Grabowski, an expert in running prostheses biomechanics who had collected similar data on Pistorius years earlier, measured Leeper's abilities on the track and on a treadmill, according to a press release from the university. Grabowski and her team collected data on Leeper's acceleration out of the starting blocks, maximum speed along a straight-away and around curves, velocity at aerobic capacity, and sprint endurance (all-out effort).
Leeper's metrics were added to Pistorius's and that from a handful of other elite bilateral amputees, and then compared to the top metrics from non-amputees.
"We found that no athlete with prosthetic legs has ever performed better than elite non-amputee athletes in lab-based experiments in any measure that relates to sprinting performance," said first author Owen Beck, a postdoctoral fellow at Emory University who flew to CU Boulder, where he got his PhD, to help conduct the study.
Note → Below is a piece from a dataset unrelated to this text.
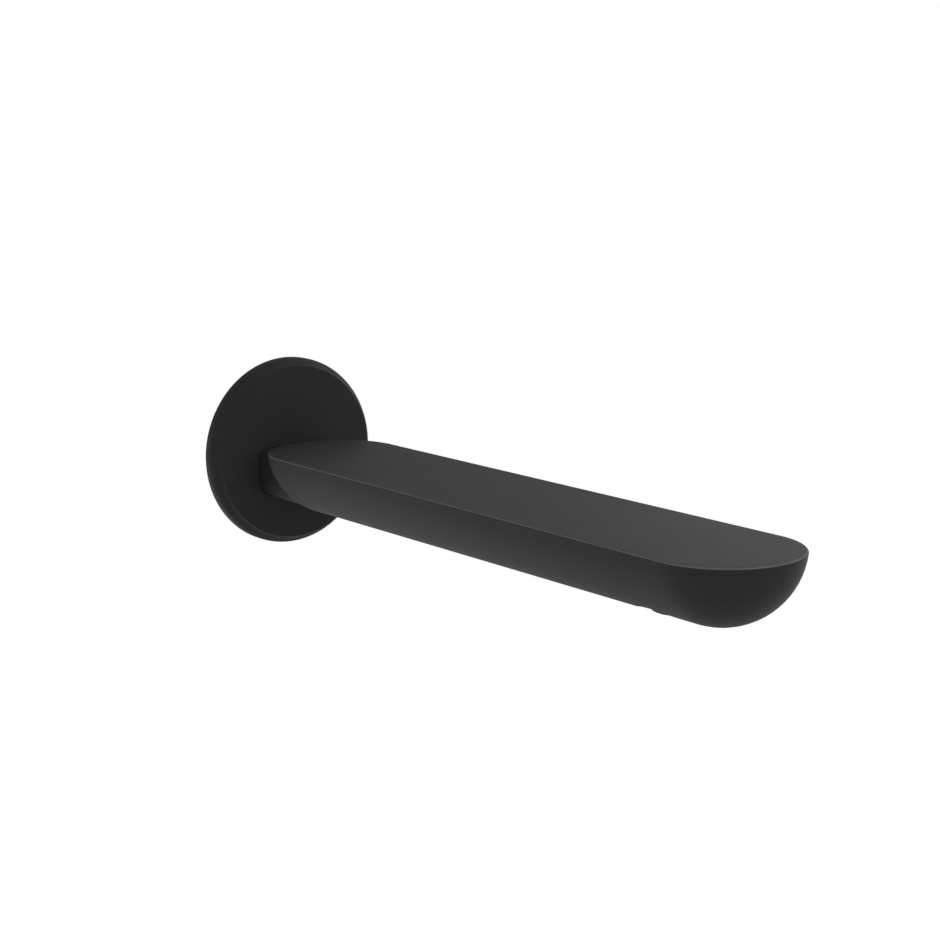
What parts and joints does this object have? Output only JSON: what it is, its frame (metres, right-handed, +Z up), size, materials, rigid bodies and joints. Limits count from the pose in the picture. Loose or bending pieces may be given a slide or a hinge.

Not only that, the team concluded that amputee sprinters were on average 40 percent slower coming out of the starting blocks, had 19 percent slower velocity at aerobic capacity and were 1 to 3 percent slower around curves than their non-amputee competition.
Indeed, a Youtube video of Leeper's 2018 victory shows him lagging behind badly through the race's first turn.
"To our knowledge, this is the first study to really address all the parts of the race and put it all together," said co-author Paolo Taboga, an assistant professor of kinesiology at California State University, Sacramento.
CU Boulder declared "the long-awaited study...provides the most comprehensive set of data ever collected from elite runners with bilateral leg amputations" in its press release.
The study was published in Royal Society Open Science in early December.
Leeper was ruled ineligible to compete in the Tokyo Olympics last year due to having an assumed advantage. The Court for Arbitration of Sport partially upheld his appeal of the World Athletics initial ruling, but the court later deemed Leeper's prosthesis violated an amputee height requirement.
CU and Grabowski published a study in February 2020 about the perceived height advantage, calling it "a myth."
"I hope this (latest study) will get people to really question rules being put into place that keep athletes with disabilities from competing even when they have shown with science that they can compete fairly," said Grabowski.